A todo ello unió a partir de 1917 un nombre: el de la joven Kamila Stösslová, un sueño de amor intenso y quizás nunca correspondido. Ella sería la inspiración para la ópera Katia Kabanova: “yo sabía que Katia crecería a través de mi nueva amiga, Kamila, y que Kamila crecería en Katia (…) Nunca sentí un amor más grande que el que siento por Kamila. A ella le dedico esta obra”, escribiría el compositor. La trama, basada en La tempestad del ruso Aleksandr Ostrovski, tiene lugar en una pequeña ciudad rusa a orillas del Volga y cuenta una triste y dramática historia de amor que se puede resumir así: la joven Katia se siente oprimida en el mundo que comparte con su marido, Tijon, y su suegra, Kabanija, por lo que busca el amor en el joven Boris; torturada por los remordimientos, confiesa su infidelidad en medio de una tempestad y se arroja al río después de despedirse a su amante, muriendo ante la mirada impasible y distante de Kabanija. Subyacía tras esta tragedia una denuncia tácita de la ética burguesa, de la moral de una sociedad desalmada aferrada a valores de veras reaccionarios.

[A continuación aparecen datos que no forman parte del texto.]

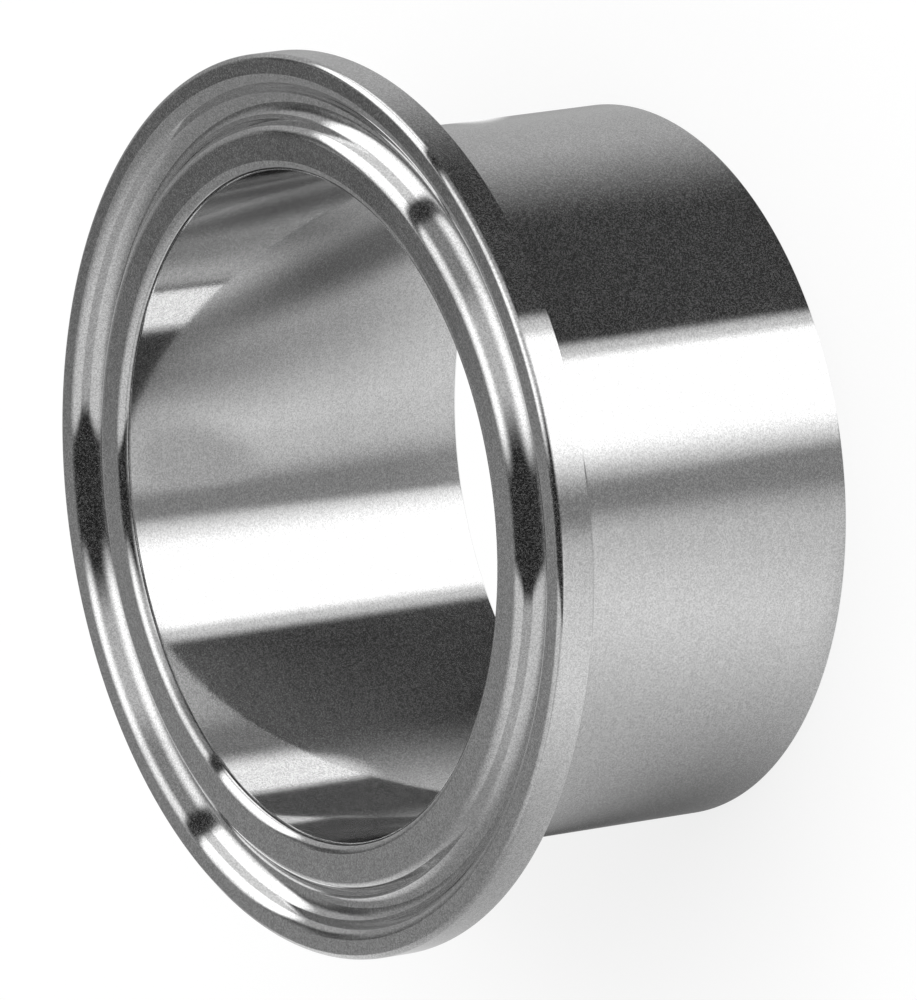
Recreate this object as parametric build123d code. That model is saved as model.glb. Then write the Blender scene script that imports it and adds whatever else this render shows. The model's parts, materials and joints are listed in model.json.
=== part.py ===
from build123d import *
import os
from math import radians, tan

# Hygienic clamp ferrule for 2 inch tube, turned and polished from one piece of stainless steel.
# It is a short tube with a thin flange at one end. The flange's face seals against a gasket, whose
# bead sits in a narrow groove. The flange's back tapers by 20 degrees, so that a two-part clamp
# closing on the rim draws two ferrules together. The other end is cut square, and is butt welded
# to a tube of the same bore.
# Frame: the axis is Z. The weld end stands on z = 0 and the sealing face looks up.
# Lengths are in millimetres and angles in degrees.

# Tube
tube_od = 50.8
wall = 1.65
overall_length = 28.6
weld_edge_round = 0.15

# Flange
rim_thickness = 2.85
rim_front_round = 0.45
rim_rear_round = 0.3
back_taper = 20.0
neck_fillet = 2.0

# Sealing face from the bore to the rim, each width measured between sharp corners
inner_land = 2.99
groove_mouth = 3.34
outer_land = 1.92
bore_lip_round = 0.75

# Gasket groove, whose two walls lean apart towards the mouth and run out in large rounds
groove_depth = 1.4
groove_wall_lean = 34.0
groove_lip_round = 1.0
groove_bottom_round = 1.3

# Radii and heights that follow from the sizes above
tube_radius = tube_od / 2
bore_radius = tube_radius - wall
groove_inner = bore_radius + inner_land
groove_outer = groove_inner + groove_mouth
rim_radius = groove_outer + outer_land
face = overall_length


def flange_corners():
    """The outside from the weld end up to the face, as radius, height and corner round."""
    rim_rear = face - rim_thickness
    taper_drop = (rim_radius - tube_radius) * tan(radians(back_taper))
    return [
        (tube_radius, 0, weld_edge_round),
        (tube_radius, rim_rear - taper_drop, neck_fillet),
        (rim_radius, rim_rear, rim_rear_round),
        (rim_radius, face, rim_front_round),
    ]


def groove_corners():
    """The gasket groove from its outer lip to its inner lip."""
    floor = face - groove_depth
    wall_run = groove_depth * tan(radians(groove_wall_lean))
    return [
        (groove_outer, face, groove_lip_round),
        (groove_outer - wall_run, floor, groove_bottom_round),
        (groove_inner + wall_run, floor, groove_bottom_round),
        (groove_inner, face, groove_lip_round),
    ]


def bore_corners():
    """The bore from the sealing face down to the weld end."""
    return [
        (bore_radius, face, bore_lip_round),
        (bore_radius, 0, weld_edge_round),
    ]


def turned(corners):
    """A solid turned round the Z axis from a closed profile with rounded corners."""
    points = [(radius, height) for radius, height, _ in corners]
    rounds = [corner_round for _, _, corner_round in corners]
    profile = FilletPolyline(*points, radius=rounds, close=True)
    return revolve(Plane.XZ * make_face(profile), Axis.Z, 360)


ferrule = turned(flange_corners() + groove_corners() + bore_corners())
os.makedirs("parts", exist_ok=True)
export_step(ferrule, "parts/clamp_ferrule.step")
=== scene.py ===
import json
import math

import bmesh
import bpy
import numpy as np
from mathutils import Matrix, Vector


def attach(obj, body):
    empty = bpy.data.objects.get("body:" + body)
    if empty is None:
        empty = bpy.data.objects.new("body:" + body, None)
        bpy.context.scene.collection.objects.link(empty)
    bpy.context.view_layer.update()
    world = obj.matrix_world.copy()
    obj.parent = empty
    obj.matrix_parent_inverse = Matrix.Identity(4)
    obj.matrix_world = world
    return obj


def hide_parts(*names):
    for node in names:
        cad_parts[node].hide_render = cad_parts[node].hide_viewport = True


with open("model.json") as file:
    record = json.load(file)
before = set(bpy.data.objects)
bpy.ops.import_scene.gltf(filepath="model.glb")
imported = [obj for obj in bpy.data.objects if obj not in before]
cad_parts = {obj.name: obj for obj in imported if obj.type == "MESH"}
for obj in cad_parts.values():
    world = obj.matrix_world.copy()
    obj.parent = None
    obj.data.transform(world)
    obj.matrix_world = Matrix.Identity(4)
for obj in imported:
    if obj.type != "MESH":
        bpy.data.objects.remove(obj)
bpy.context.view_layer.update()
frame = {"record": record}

MM = 0.001
mounts = {mount["name"]: mount for mount in frame["record"]["mounts"]}

# Sizes that the frame gives
tube_radius = mounts["weld_end"]["dims"]["r_mm"] * MM
bore_radius = mounts["tube_bore"]["dims"]["r_mm"] * MM
rim_radius = mounts["clamp_rim"]["dims"]["r_mm"] * MM
face = mounts["sealing_face"]["pos_m"][2]

# Sizes of the turned profile that the frame doesn't give, as in the part's source
rim_thickness = 2.85 * MM
back_taper = math.radians(20)
inner_land = 2.99 * MM
groove_mouth = 3.34 * MM
groove_depth = 1.4 * MM
groove_wall_lean = math.radians(34)
weld_edge_round = 0.15 * MM
neck_fillet = 2.0 * MM
rim_rear_round = 0.3 * MM
rim_front_round = 0.45 * MM
groove_lip_round = 1.0 * MM
groove_bottom_round = 1.3 * MM
bore_lip_round = 0.75 * MM

# Steps in the profile's rounds, and segments round the axis
EDGE_STEPS, REAR_STEPS, ROUND_STEPS, LIP_STEPS = 4, 6, 8, 10
BODY_SEGMENTS, FLOOR_SEGMENTS, GLOW_SEGMENTS = 1024, 96, 64

# Camera: the middle of the sealing face in the camera's own right, down and forward directions,
# and the direction of the ferrule's axis there, from the face to the weld end
IMAGE_WIDTH, IMAGE_HEIGHT = 917, 1000
face_from_camera = Vector((-10.824, 0.556, 1069.96)) * MM
axis_in_camera = Vector((0.8314, -0.1203, 0.5424)).normalized()
focal_pixels = 15270
CLIP_NEAR, CLIP_FAR = 0.01, 20

STEEL_TONE = 0.66
# The polish: sizes of its grain, turning marks and haze, and how far each changes the tone
GRAIN_SIZE, GRAIN_DEPTH = 0.08 * MM, 0.2
MARK_SPACING, MARKS_AROUND, MARK_DETAIL, MARK_DEPTH = 0.3 * MM, 3, 3, 0.06
HAZE_SIZE, HAZE_DETAIL, HAZE_DEPTH = 6 * MM, 2, 0.03
MARK_HEIGHT = 0.0004 * MM
ROUGHNESS_LEAST, ROUGHNESS_MARKS, ROUGHNESS_HAZE = 0.03, 0.03, 0.04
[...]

Estrenada en Brno en 1921 con dirección musical de František Neumann, la ópera supuso un gran éxito desde el principio e inauguró una etapa especialmente prolífica que completarían La zorrita astuta (1924), El caso Makropulos (1926) y Desde la casa de los muertos (1928), además de otras obras como los dos cuartetos de cuerda (1923, 1928), la Sinfonietta (1926) o la Misa Glagolítica (1926).

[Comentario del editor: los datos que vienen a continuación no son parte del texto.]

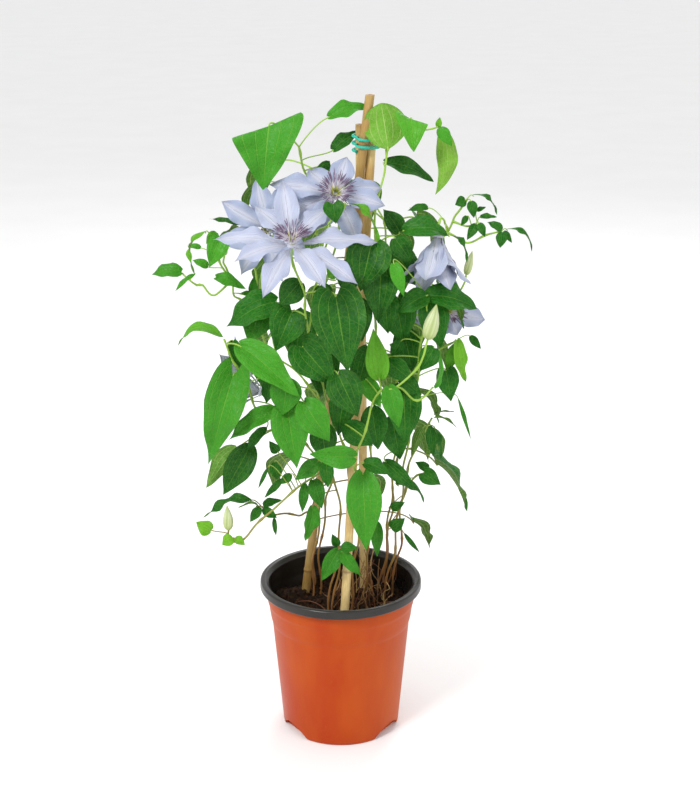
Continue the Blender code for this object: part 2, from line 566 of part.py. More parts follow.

La suite que escuchamos esta noche lleva la firma del checo Jaroslav Smolka, data de 2007 y sonó por primera vez en Londres en febrero de 2010, con Jirí Belohlávek al frente de la Sinfónica de la BBC. Consta de algunos de los momentos más destacados y evocadores de la ópera: el preludio, los recuerdos y sueños de Katia, la noche de amor, la tormenta y la muerte de Katia. Desde el sombrío amanecer a orillas del Volga hasta la violenta tempestad y el trágico final de la protagonista, el viejo Janáček creó una de sus obras “más tiernas”, pues el reflejo de Kamila estaba ahí, y todo su dramatismo se diluía en las últimas palabras de Katia invocando a la naturaleza, a esas flores que “se abrirán, rojas, azules y amarillas”, a esas flores que cantarían así, como él mismo había soñado, una última y eterna canción de amor.
Asier Vallejo Ugarte
Ainhoa Arteta, soprano
Después de ganar los Concursos “Metropolitan Opera National Council Auditions” e “International de Voix d´Opera Plácido Domingo”, inicia una brillante carrera internacional en teatros como el Metropolitan Opera y Carnegie Hall, Covent Garden, Bayerische Staatsoper, Opera de Washington, Houston, S. Francisco, Teatro San Carlos, Arena di Verona, La Scala, México, Deutsche Oper, entre otros, interpretando óperas como La Traviata, La Bohème, Romeo et Juliette, Fausto, Manon, La Rondine, Turandot…
Combina sus actuaciones operísticas con recitales y conciertos dirigida por los más reputados maestros como Sir Neville Marriner, Gianandrea Noseda, Christopher Hogwood, Vasily Petrenko, Adrian Leaper, Víctor Pablo Pérez, Friedrich Haider, Pier Giorgio Morandi, Miguel Ángel Gómez Martínez, Günter Neuhold… y por renombrados pianistas repertoristas como Marco Evangelisti, Rubén Fernández Aguirre, Malcolm Martineau y Roger Vignoles.
Ostenta numerosos galardones como el Premio de la Hispanic Society of America; “Mejor Artista de Música Clásica”; ONDAS; Federico Romero; Académica de la Real Academia de Bellas Artes de Cádiz; Medalla de Oro del Palau de la Música de Valencia y Premio Ciudad de Alcalá de las Artes y las Letras.